**Source records:**
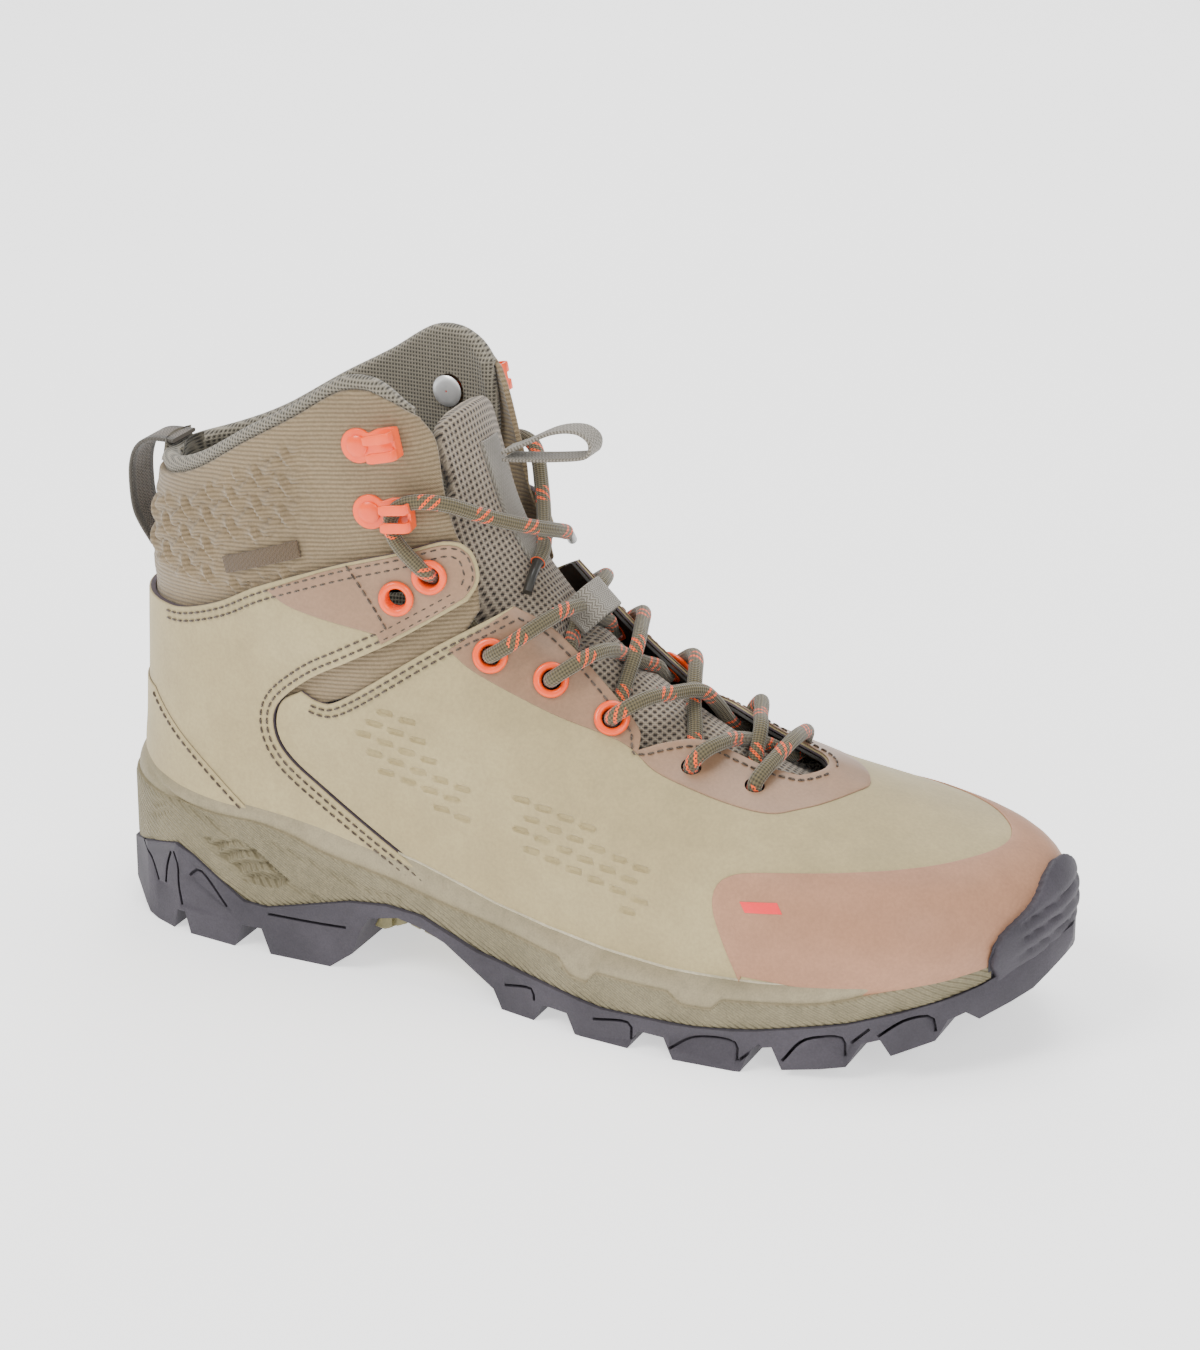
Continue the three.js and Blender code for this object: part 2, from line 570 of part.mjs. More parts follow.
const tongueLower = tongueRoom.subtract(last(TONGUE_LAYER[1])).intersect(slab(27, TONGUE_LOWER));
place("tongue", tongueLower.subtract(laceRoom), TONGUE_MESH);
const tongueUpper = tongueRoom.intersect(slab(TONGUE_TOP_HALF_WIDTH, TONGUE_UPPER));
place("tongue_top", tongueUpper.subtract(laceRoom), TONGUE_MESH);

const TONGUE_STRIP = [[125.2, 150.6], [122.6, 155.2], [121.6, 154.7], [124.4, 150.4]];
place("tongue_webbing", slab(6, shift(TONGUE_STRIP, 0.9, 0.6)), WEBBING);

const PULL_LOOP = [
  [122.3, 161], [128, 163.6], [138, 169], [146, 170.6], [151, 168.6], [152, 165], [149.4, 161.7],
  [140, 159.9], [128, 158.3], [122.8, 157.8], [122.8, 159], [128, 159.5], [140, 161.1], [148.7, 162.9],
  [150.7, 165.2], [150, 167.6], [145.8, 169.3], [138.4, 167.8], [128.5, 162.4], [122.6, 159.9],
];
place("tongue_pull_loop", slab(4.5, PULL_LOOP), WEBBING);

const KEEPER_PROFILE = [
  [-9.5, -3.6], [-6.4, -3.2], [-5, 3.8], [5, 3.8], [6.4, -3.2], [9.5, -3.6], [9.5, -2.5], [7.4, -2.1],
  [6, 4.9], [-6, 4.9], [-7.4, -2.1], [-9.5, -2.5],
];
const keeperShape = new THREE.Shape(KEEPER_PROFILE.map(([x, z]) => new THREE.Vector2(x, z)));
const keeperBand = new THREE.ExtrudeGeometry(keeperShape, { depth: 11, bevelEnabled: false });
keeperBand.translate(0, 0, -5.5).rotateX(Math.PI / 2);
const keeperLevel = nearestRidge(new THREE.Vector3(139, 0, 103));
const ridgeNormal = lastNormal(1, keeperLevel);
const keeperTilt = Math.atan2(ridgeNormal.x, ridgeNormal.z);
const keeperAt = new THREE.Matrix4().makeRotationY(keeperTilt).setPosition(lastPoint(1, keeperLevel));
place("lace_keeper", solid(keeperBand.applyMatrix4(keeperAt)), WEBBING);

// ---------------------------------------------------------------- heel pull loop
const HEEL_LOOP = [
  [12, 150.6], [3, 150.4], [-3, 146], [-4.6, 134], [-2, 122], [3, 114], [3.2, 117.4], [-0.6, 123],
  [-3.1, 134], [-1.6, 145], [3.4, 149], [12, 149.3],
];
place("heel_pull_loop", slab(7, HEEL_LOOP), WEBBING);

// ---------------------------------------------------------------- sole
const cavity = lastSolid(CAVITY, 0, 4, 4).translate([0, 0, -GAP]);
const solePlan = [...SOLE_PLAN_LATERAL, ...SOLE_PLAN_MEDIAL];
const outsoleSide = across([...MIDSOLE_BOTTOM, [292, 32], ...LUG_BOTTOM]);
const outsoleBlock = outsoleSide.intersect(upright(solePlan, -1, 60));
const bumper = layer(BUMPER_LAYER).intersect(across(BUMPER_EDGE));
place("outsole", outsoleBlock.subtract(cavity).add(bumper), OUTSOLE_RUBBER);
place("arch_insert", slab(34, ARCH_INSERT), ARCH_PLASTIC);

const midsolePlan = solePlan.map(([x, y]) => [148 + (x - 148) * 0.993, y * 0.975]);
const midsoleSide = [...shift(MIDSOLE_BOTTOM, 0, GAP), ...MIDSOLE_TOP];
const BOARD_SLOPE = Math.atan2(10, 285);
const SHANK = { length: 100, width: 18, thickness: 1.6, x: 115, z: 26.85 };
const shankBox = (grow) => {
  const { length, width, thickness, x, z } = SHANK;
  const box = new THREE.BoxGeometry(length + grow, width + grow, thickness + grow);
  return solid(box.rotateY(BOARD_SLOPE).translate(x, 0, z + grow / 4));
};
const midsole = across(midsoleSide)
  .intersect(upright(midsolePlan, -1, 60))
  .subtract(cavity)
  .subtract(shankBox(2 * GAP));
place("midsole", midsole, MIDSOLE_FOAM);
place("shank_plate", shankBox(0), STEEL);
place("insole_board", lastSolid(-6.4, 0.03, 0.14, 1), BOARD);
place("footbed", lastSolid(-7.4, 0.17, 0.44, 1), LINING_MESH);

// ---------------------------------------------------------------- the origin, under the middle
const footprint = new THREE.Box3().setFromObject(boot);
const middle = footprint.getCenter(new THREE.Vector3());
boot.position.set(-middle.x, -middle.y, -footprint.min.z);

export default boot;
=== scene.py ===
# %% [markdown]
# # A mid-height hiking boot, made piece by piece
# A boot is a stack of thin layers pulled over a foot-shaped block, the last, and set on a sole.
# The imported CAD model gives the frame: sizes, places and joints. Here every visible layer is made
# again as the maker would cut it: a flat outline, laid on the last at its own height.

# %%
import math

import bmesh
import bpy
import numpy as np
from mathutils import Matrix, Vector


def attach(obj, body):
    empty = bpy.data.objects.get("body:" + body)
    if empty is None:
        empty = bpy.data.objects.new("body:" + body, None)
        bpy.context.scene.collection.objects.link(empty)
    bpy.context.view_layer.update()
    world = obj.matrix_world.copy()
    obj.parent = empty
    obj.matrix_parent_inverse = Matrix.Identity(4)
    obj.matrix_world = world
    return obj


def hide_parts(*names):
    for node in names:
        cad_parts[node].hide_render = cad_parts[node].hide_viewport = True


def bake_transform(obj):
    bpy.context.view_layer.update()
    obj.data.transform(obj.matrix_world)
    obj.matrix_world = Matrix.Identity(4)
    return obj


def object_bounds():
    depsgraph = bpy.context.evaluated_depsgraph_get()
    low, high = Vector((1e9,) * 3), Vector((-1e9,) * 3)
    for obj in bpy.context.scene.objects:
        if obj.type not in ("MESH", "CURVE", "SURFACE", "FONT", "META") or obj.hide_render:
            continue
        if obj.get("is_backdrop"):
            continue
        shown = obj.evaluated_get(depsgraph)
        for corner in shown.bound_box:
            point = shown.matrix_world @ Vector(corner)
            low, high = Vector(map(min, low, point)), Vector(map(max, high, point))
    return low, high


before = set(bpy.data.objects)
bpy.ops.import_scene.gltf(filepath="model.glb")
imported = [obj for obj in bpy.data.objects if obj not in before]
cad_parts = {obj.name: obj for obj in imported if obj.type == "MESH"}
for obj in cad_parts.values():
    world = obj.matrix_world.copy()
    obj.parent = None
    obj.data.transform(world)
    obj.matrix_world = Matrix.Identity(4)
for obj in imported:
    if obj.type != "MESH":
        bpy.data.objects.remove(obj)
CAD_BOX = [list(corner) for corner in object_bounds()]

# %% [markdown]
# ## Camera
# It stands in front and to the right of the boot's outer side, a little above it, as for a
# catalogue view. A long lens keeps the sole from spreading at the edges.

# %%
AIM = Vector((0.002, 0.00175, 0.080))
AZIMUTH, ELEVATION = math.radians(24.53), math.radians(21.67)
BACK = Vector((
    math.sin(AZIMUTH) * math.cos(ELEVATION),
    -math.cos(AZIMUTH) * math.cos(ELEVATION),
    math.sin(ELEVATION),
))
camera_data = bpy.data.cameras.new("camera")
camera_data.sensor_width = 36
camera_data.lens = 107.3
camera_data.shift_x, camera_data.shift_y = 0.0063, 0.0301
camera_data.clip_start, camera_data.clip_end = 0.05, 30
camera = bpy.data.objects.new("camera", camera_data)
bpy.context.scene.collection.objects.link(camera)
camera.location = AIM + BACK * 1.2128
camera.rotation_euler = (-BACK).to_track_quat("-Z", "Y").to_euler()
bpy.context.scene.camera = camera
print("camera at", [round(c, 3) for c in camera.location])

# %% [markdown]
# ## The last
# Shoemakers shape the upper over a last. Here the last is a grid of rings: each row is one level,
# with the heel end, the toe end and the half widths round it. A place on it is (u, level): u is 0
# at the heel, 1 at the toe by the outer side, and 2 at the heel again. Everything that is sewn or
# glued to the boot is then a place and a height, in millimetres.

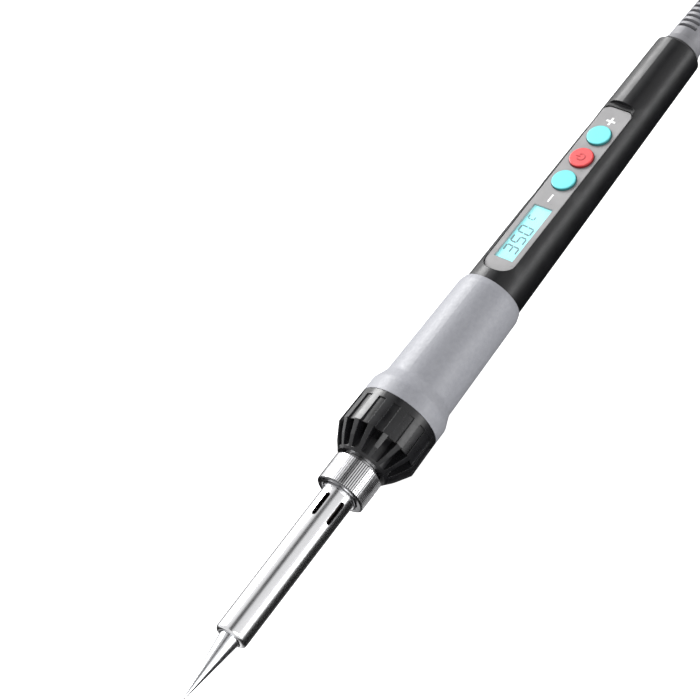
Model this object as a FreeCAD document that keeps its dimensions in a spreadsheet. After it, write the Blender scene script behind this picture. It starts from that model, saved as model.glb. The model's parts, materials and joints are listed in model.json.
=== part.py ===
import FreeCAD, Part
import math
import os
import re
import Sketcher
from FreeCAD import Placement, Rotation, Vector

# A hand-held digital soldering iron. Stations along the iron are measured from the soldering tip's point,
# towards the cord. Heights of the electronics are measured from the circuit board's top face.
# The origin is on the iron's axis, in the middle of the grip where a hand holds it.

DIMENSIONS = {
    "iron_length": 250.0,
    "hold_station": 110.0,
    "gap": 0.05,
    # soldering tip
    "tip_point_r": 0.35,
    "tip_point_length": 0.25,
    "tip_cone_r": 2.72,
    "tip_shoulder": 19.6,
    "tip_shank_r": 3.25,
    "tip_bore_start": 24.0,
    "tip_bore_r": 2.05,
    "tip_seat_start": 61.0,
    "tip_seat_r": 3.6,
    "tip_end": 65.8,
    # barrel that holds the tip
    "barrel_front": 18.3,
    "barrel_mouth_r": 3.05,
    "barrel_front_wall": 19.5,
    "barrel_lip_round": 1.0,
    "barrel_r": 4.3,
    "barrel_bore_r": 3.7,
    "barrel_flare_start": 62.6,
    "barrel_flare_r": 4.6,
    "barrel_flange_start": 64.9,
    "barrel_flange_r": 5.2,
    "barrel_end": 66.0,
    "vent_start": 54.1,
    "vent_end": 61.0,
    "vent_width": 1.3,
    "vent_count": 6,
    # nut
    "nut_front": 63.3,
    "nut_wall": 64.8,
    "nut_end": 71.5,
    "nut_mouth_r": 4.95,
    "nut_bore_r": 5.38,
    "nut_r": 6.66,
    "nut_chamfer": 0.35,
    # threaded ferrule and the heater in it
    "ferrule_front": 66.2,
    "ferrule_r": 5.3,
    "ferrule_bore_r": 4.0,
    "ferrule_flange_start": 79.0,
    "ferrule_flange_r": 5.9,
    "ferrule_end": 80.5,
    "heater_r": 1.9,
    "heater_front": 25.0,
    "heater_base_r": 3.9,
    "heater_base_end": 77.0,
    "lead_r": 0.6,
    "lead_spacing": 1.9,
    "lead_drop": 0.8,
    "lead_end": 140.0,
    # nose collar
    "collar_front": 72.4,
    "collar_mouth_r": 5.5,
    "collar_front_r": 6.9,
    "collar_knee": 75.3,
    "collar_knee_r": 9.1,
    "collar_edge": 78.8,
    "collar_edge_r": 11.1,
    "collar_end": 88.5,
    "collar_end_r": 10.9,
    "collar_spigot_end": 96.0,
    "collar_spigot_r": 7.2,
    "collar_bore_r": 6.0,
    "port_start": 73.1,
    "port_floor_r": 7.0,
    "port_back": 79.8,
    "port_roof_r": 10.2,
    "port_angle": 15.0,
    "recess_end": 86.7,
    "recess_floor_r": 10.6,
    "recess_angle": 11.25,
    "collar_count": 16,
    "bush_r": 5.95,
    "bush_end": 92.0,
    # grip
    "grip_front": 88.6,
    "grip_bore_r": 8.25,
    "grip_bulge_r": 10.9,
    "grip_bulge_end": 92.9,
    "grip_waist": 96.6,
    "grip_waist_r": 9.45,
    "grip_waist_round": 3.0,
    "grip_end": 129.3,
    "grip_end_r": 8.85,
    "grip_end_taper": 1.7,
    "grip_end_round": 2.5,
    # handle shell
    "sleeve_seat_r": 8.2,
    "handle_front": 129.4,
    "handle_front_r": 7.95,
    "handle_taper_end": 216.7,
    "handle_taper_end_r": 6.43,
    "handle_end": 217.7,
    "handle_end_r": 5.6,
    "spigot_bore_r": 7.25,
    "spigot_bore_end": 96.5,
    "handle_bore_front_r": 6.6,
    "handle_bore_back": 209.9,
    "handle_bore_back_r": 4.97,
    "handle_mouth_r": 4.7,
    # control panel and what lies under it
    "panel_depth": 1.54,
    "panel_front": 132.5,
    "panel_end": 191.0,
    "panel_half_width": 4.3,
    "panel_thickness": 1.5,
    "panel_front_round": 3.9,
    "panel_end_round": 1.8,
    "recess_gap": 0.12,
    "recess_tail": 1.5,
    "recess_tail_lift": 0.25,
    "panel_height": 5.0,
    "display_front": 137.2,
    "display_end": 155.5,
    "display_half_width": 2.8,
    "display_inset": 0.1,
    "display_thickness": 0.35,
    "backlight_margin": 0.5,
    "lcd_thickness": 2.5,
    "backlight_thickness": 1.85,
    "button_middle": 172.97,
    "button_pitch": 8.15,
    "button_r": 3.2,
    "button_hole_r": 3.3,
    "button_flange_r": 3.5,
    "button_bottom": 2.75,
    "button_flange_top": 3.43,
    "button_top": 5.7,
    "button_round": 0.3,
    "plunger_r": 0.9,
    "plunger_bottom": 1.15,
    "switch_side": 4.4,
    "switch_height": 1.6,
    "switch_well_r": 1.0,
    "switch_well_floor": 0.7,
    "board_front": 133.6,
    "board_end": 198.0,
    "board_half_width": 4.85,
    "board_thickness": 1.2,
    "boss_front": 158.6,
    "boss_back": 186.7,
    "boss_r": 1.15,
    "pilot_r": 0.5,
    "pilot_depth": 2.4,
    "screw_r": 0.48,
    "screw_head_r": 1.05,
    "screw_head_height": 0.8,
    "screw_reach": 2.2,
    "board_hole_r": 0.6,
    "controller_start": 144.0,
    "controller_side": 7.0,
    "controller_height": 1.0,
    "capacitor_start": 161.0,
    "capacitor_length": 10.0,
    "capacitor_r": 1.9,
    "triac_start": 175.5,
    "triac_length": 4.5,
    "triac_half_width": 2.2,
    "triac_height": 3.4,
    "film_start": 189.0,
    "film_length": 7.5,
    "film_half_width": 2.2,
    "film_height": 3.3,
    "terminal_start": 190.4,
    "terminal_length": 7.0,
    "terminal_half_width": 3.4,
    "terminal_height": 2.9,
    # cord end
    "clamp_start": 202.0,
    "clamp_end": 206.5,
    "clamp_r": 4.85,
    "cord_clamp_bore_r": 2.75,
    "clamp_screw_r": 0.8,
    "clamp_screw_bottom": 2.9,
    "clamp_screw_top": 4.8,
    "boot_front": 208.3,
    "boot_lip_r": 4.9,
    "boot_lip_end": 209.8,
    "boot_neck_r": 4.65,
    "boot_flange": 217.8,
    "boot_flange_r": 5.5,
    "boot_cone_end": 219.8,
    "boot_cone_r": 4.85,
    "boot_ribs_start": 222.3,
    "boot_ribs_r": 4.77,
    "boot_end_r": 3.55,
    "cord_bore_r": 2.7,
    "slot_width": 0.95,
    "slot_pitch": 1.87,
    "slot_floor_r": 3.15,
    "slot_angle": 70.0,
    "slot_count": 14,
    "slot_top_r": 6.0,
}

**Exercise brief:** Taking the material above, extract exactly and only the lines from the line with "const midsolePlan = solePlan.map(([x, y])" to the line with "depsgraph = bpy.context.evaluated_depsgraph_get()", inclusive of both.

**Result below:**
const midsolePlan = solePlan.map(([x, y]) => [148 + (x - 148) * 0.993, y * 0.975]);
const midsoleSide = [...shift(MIDSOLE_BOTTOM, 0, GAP), ...MIDSOLE_TOP];
const BOARD_SLOPE = Math.atan2(10, 285);
const SHANK = { length: 100, width: 18, thickness: 1.6, x: 115, z: 26.85 };
const shankBox = (grow) => {
  const { length, width, thickness, x, z } = SHANK;
  const box = new THREE.BoxGeometry(length + grow, width + grow, thickness + grow);
  return solid(box.rotateY(BOARD_SLOPE).translate(x, 0, z + grow / 4));
};
const midsole = across(midsoleSide)
  .intersect(upright(midsolePlan, -1, 60))
  .subtract(cavity)
  .subtract(shankBox(2 * GAP));
place("midsole", midsole, MIDSOLE_FOAM);
place("shank_plate", shankBox(0), STEEL);
place("insole_board", lastSolid(-6.4, 0.03, 0.14, 1), BOARD);
place("footbed", lastSolid(-7.4, 0.17, 0.44, 1), LINING_MESH);

// ---------------------------------------------------------------- the origin, under the middle
const footprint = new THREE.Box3().setFromObject(boot);
const middle = footprint.getCenter(new THREE.Vector3());
boot.position.set(-middle.x, -middle.y, -footprint.min.z);

export default boot;
=== scene.py ===
# %% [markdown]
# # A mid-height hiking boot, made piece by piece
# A boot is a stack of thin layers pulled over a foot-shaped block, the last, and set on a sole.
# The imported CAD model gives the frame: sizes, places and joints. Here every visible layer is made
# again as the maker would cut it: a flat outline, laid on the last at its own height.

# %%
import math

import bmesh
import bpy
import numpy as np
from mathutils import Matrix, Vector


def attach(obj, body):
    empty = bpy.data.objects.get("body:" + body)
    if empty is None:
        empty = bpy.data.objects.new("body:" + body, None)
        bpy.context.scene.collection.objects.link(empty)
    bpy.context.view_layer.update()
    world = obj.matrix_world.copy()
    obj.parent = empty
    obj.matrix_parent_inverse = Matrix.Identity(4)
    obj.matrix_world = world
    return obj


def hide_parts(*names):
    for node in names:
        cad_parts[node].hide_render = cad_parts[node].hide_viewport = True


def bake_transform(obj):
    bpy.context.view_layer.update()
    obj.data.transform(obj.matrix_world)
    obj.matrix_world = Matrix.Identity(4)
    return obj


def object_bounds():
    depsgraph = bpy.context.evaluated_depsgraph_get()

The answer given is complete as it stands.